Walnut Creek CDROM Inc.
- Industry: Software publishing
- Founded: August 1991; 35 years ago in Walnut Creek, California
- Founder: Bob Bruce
- Defunct: 2001; 25 years ago
- Fate: Restructured and renamed iXsystems
- Website: cdrom.com at the Wayback Machine (archived 1999-04-21)

= Walnut Creek CDROM =

American software publishing company

Walnut Creek CDROM Inc. was an American software publishing company from 1991 to 2001. Founded by Bob Bruce in Walnut Creek, California, it was an early commercial provider of freeware, shareware, and free software on CD-ROMs. It ran the busiest FTP server on the Internet, ftp.cdrom.com.

==History==
In the early years, some of the most popular products were Simtel shareware for MS-DOS, CICA Shareware for Microsoft Windows, and the Aminet archives for the Amiga. In January 1994, it published a collection of 350 texts from Project Gutenberg, one of the first published ebook collections.

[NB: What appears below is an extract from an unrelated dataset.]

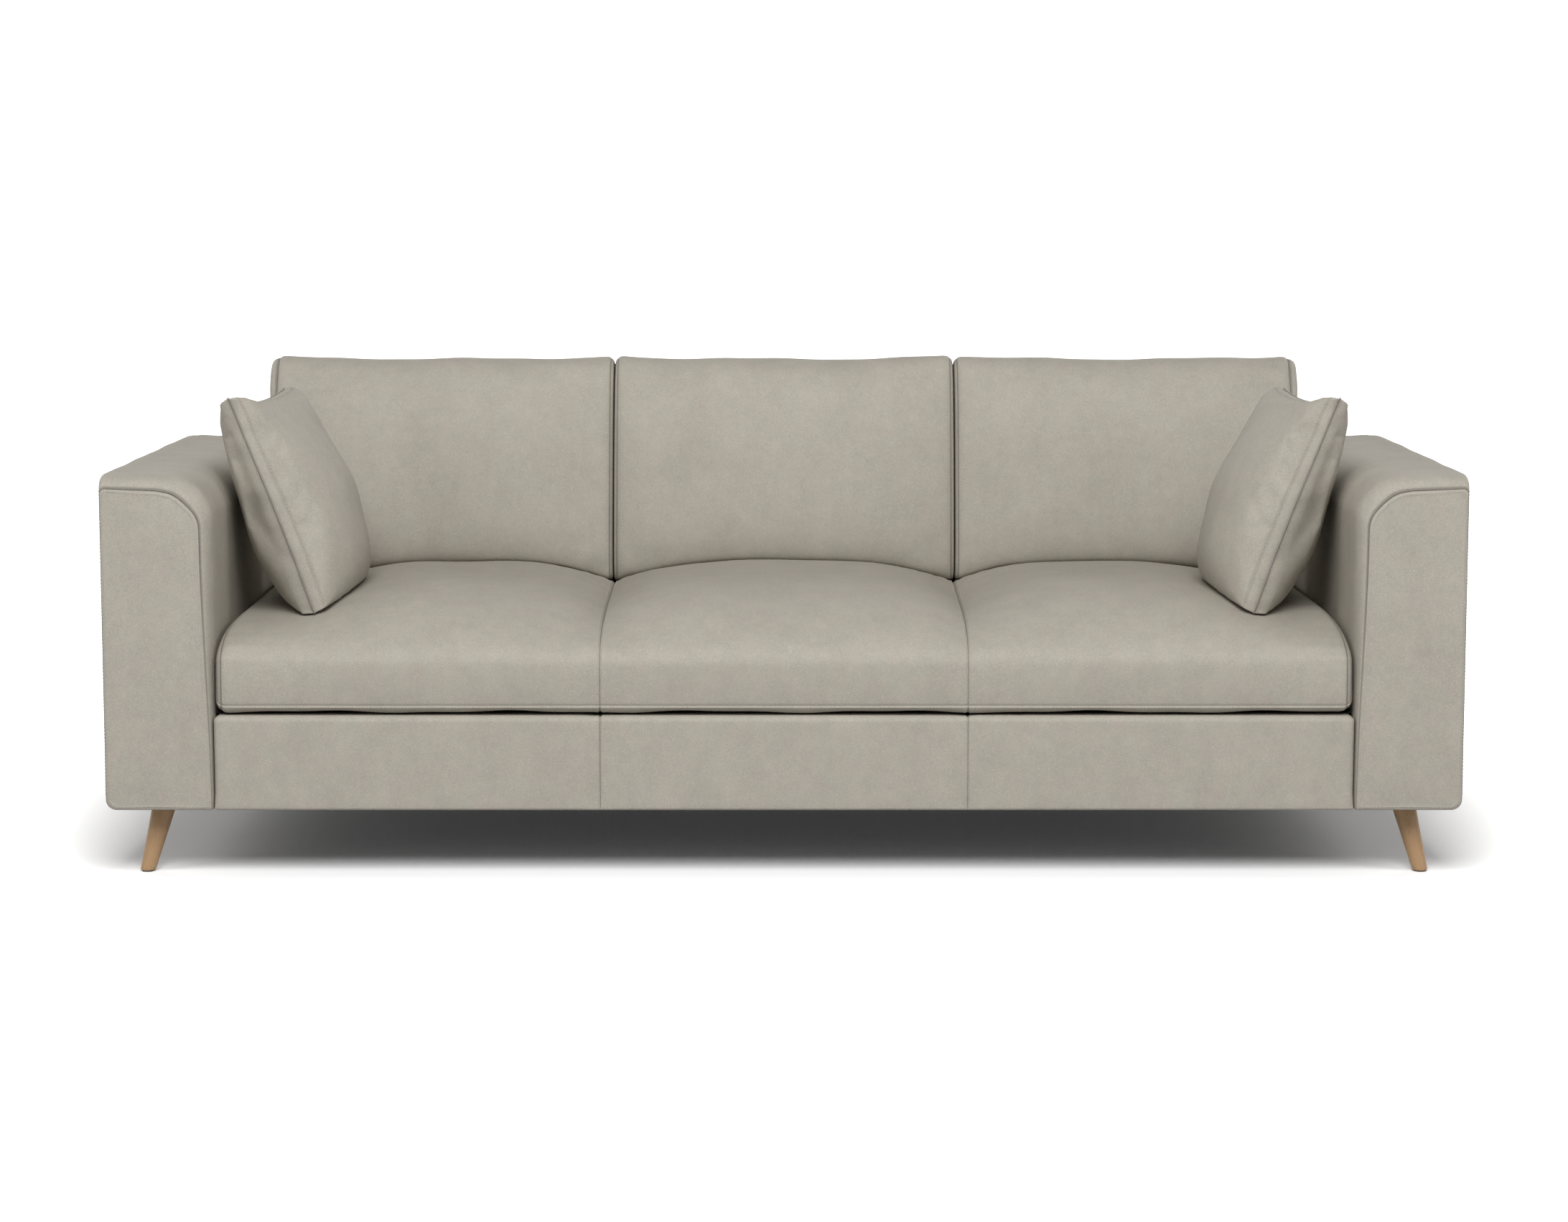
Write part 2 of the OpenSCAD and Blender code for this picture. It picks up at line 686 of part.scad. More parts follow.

Walnut Creek developed a close relationship with the FreeBSD project from its inception in 1993. The company published FreeBSD on CD-ROM, distributed it by FTP, employed FreeBSD project founders Jordan Hubbard and David Greenman, ran FreeBSD on its servers, sponsored FreeBSD conferences, and published FreeBSD books, including The Complete FreeBSD. By 1997, FreeBSD was Walnut Creek's "most successful product", according to Bruce. From 1995 onwards, Walnut Creek was also the official publisher of Slackware Linux. Walnut Creek also gained fame for its idgames subdirectory, which was the de facto distribution center for the Doom-engine modification community at the time.

As more users gained access to high-speed Internet connections, demand for software on physical media decreased dramatically. The company merged with Berkeley Software Design Inc. (BSDI) in 2000 to focus more engineering effort on the similar FreeBSD and BSD/OS operating systems. Soon after, BSDI acquired Telenet System Solutions, Inc., an Internet infrastructure server supplier.

The software assets of BSDI (FreeBSD, Slackware, BSD/OS) were acquired by Wind River Systems in 2001, and the remainder of the company renamed itself iXsystems. Wind River dropped sponsorship of Slackware soon afterwards, while the FreeBSD unit was divested as a separate entity in 2002 as FreeBSD Mall, Inc. Also, the idgames and related archives moved to 3D Gamers in October 2001.

iXsystems' server business was acquired in 2002 by Offmyserver, which reverted to the iXsystems name in 2005. In February 2007, iXsystems acquired FreeBSD Mall.

Walnut Creek CDROM's URL for a time was redirected to Simtel.net but is now "Page not found", as is SimTel (was shut down on March 15, 2013). In August 2025, the Singaporean domain aftermarket company Gname drop catched the domain. It became a URL redirect to a YouTube video.